Reproduce verbatim the lines up to and including the one with "v, numeral_height, y=tick_y))", starting from the first.

════

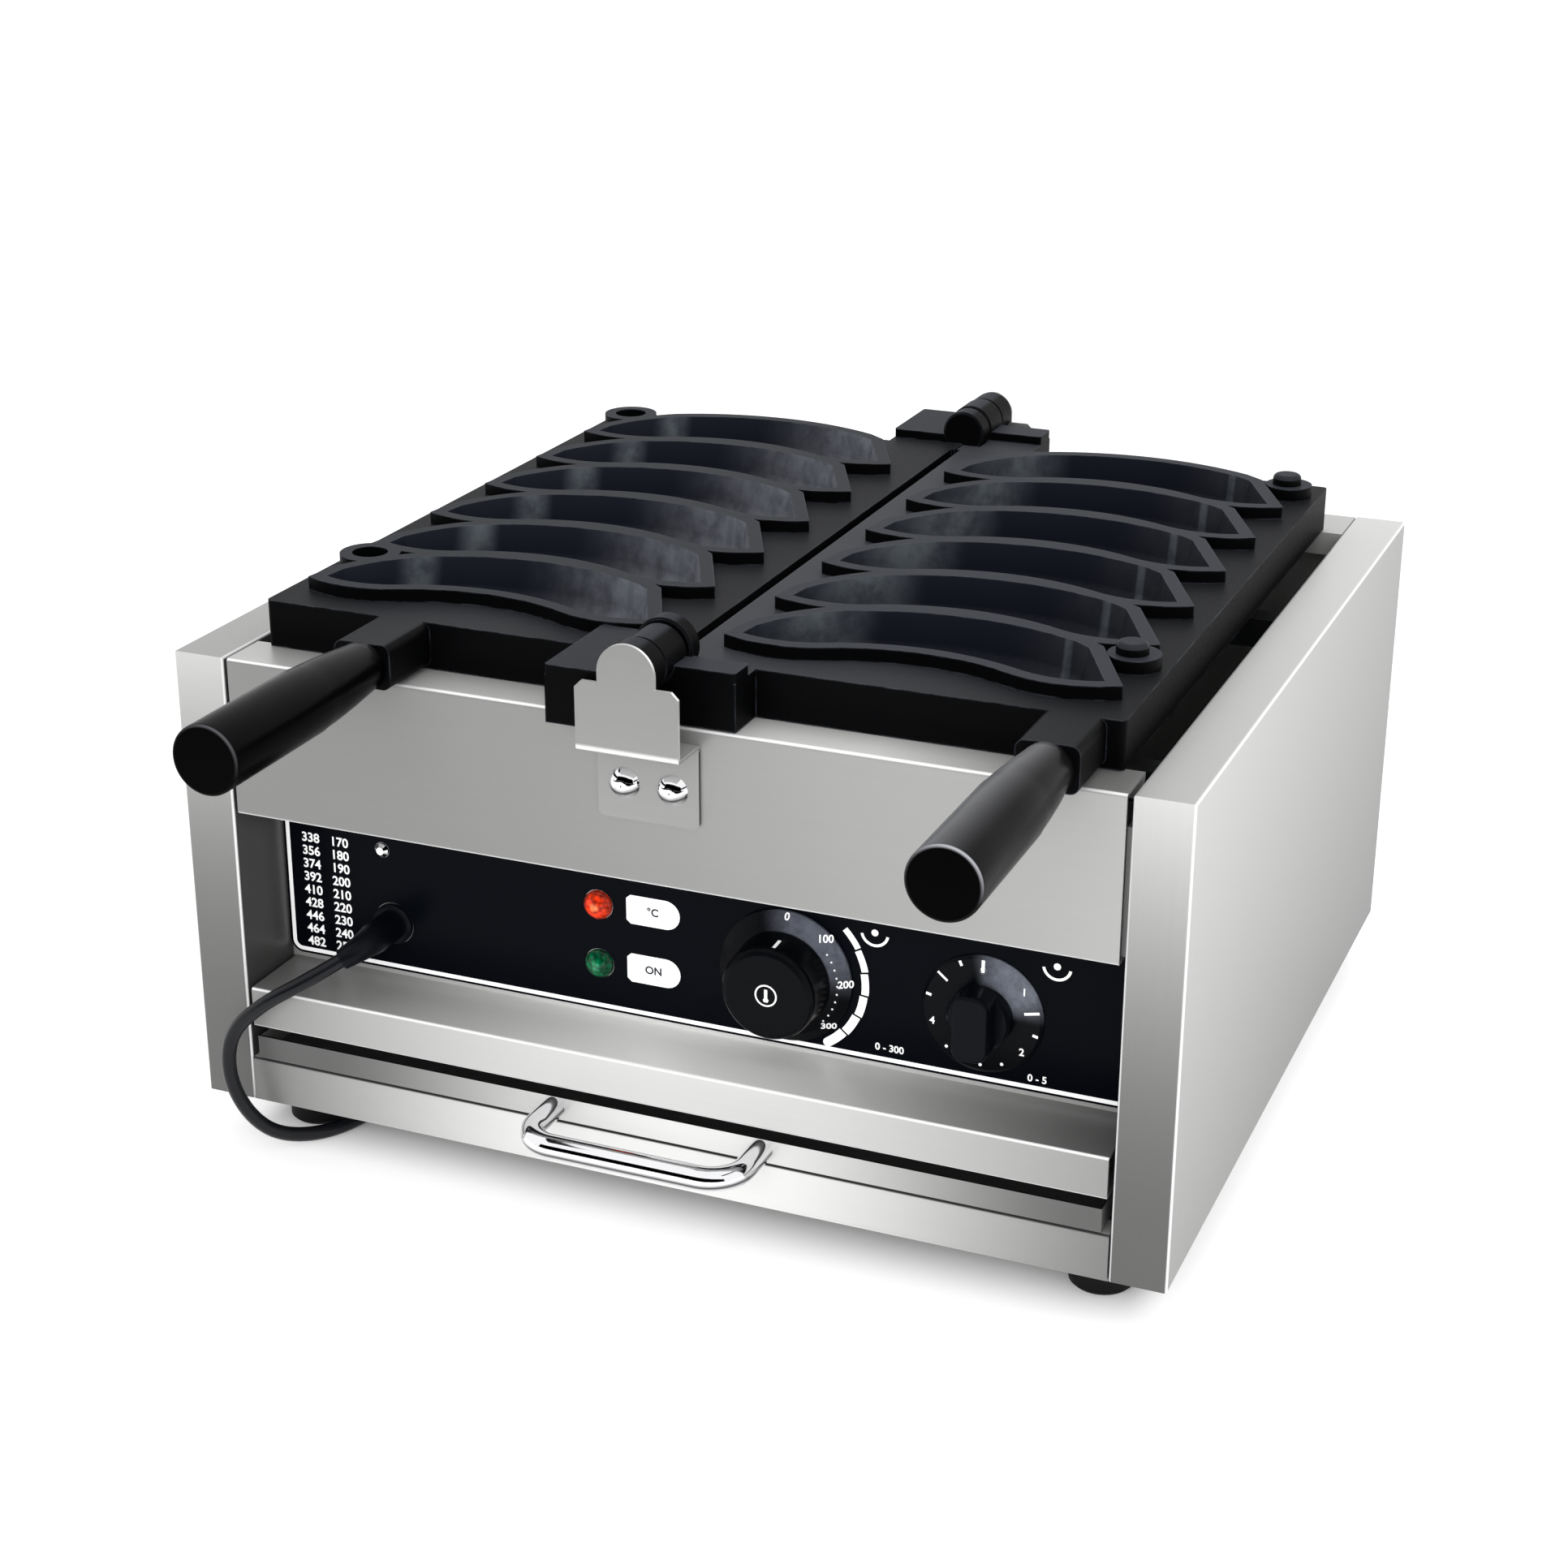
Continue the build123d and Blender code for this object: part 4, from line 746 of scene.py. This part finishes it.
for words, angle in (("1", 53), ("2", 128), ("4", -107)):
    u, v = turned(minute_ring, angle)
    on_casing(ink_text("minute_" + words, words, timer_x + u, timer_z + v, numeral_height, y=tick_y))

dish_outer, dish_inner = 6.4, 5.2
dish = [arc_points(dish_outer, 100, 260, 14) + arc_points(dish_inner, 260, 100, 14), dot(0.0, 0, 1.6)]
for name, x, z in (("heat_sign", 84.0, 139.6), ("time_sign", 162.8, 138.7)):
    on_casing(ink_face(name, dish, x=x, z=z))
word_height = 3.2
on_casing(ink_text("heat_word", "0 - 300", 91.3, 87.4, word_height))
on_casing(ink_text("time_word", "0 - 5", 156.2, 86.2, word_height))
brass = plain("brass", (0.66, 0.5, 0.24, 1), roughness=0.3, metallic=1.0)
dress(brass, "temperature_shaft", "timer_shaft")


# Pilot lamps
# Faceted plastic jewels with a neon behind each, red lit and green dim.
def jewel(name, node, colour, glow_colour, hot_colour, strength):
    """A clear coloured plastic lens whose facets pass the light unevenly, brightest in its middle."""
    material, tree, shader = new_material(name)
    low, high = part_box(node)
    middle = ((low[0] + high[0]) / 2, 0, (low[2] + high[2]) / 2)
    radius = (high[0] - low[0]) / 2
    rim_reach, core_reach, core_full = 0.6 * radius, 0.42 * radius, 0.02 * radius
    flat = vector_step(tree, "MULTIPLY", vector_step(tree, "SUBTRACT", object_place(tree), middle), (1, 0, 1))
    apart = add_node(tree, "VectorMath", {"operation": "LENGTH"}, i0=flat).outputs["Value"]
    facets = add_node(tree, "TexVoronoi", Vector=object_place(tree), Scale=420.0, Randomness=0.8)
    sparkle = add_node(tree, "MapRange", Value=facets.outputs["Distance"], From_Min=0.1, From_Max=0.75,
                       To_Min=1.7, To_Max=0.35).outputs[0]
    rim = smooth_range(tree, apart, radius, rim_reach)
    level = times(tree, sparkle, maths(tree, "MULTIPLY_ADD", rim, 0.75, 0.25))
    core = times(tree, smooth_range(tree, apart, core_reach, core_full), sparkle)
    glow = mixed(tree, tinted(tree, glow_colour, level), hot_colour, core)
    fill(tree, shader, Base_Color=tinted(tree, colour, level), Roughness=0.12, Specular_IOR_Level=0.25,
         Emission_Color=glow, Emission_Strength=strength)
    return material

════

▸ Task result
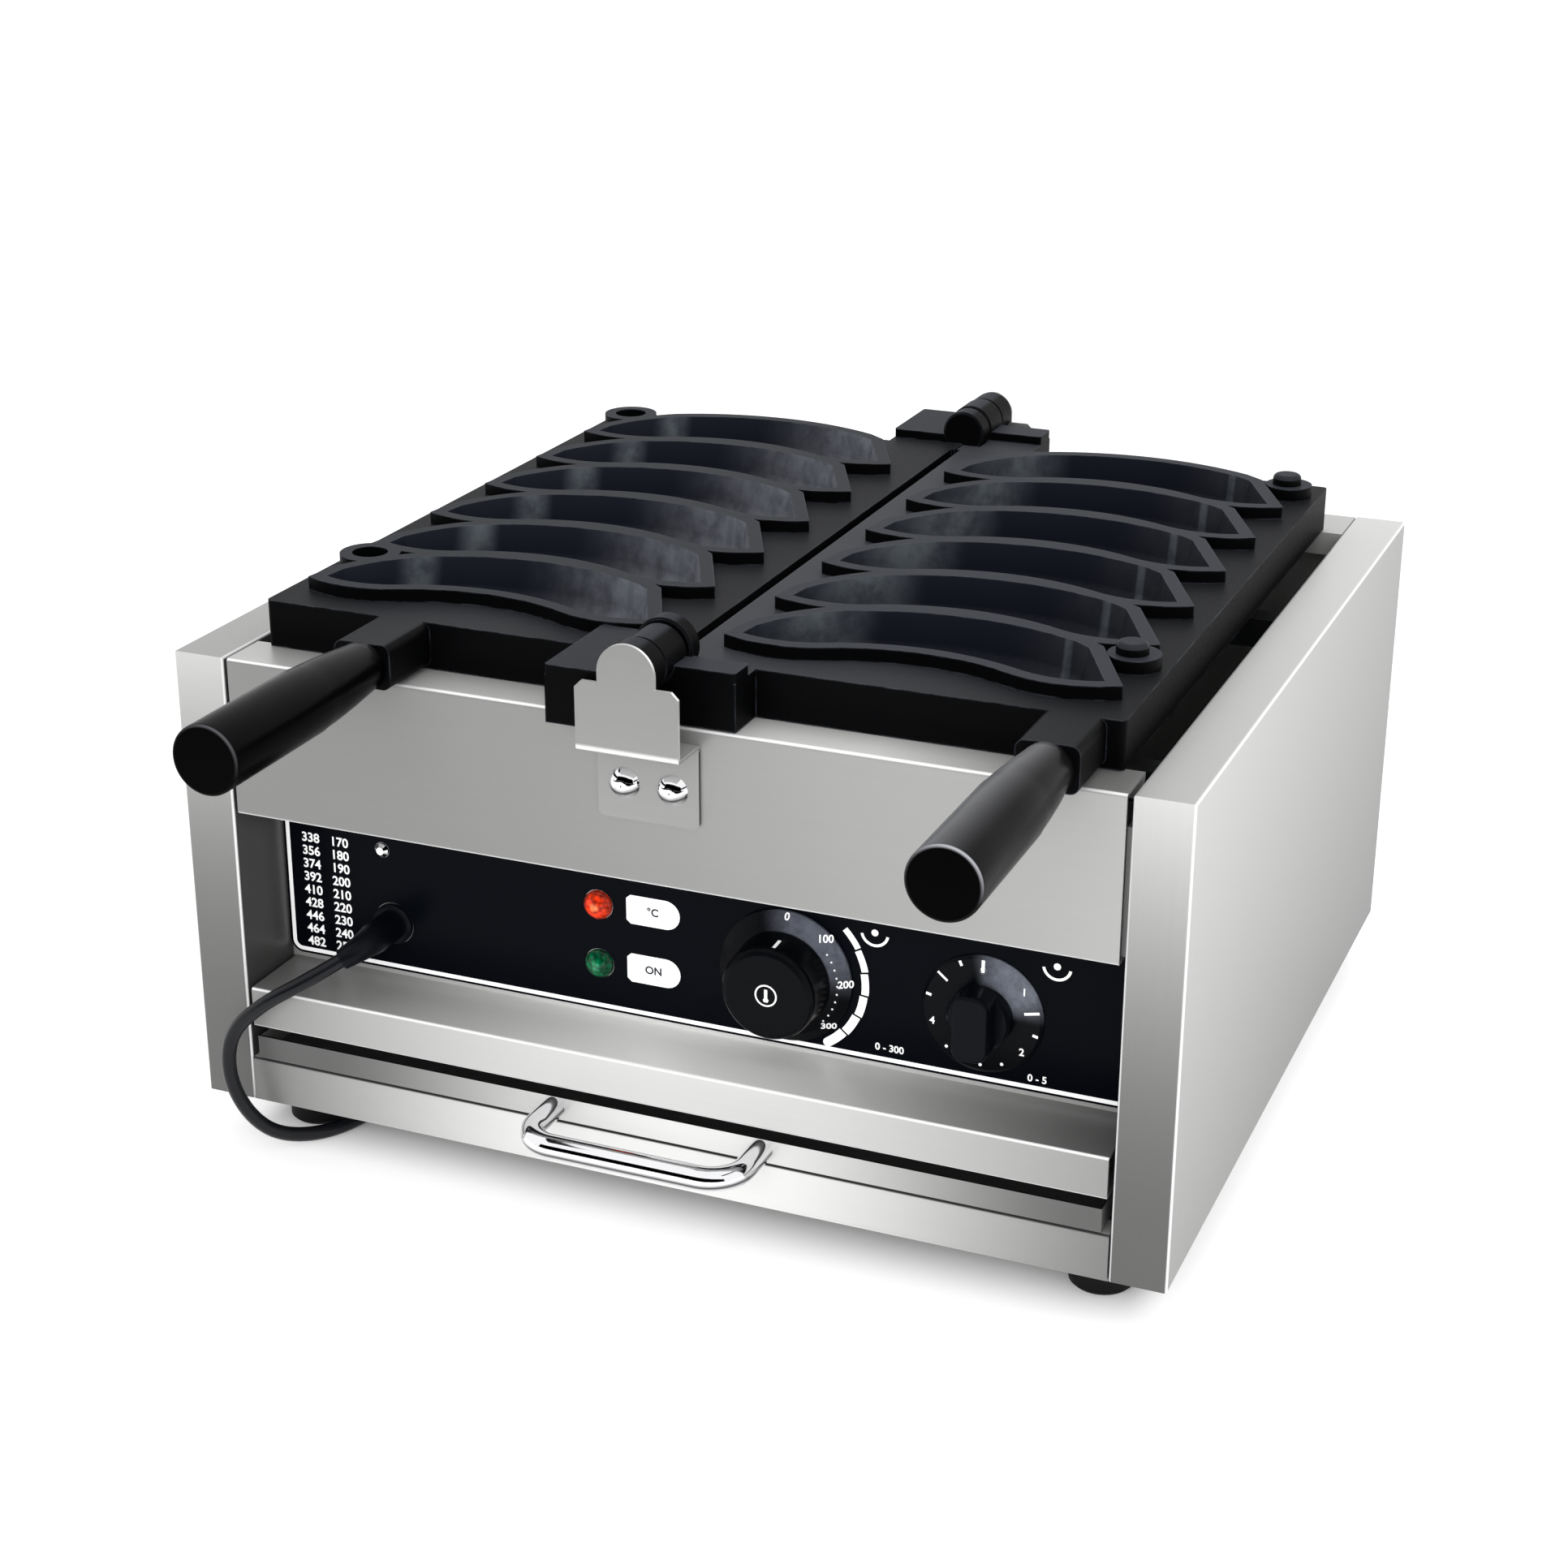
Continue the build123d and Blender code for this object: part 4, from line 746 of scene.py. This part finishes it.
for words, angle in (("1", 53), ("2", 128), ("4", -107)):
    u, v = turned(minute_ring, angle)
    on_casing(ink_text("minute_" + words, words, timer_x + u, timer_z + v, numeral_height, y=tick_y))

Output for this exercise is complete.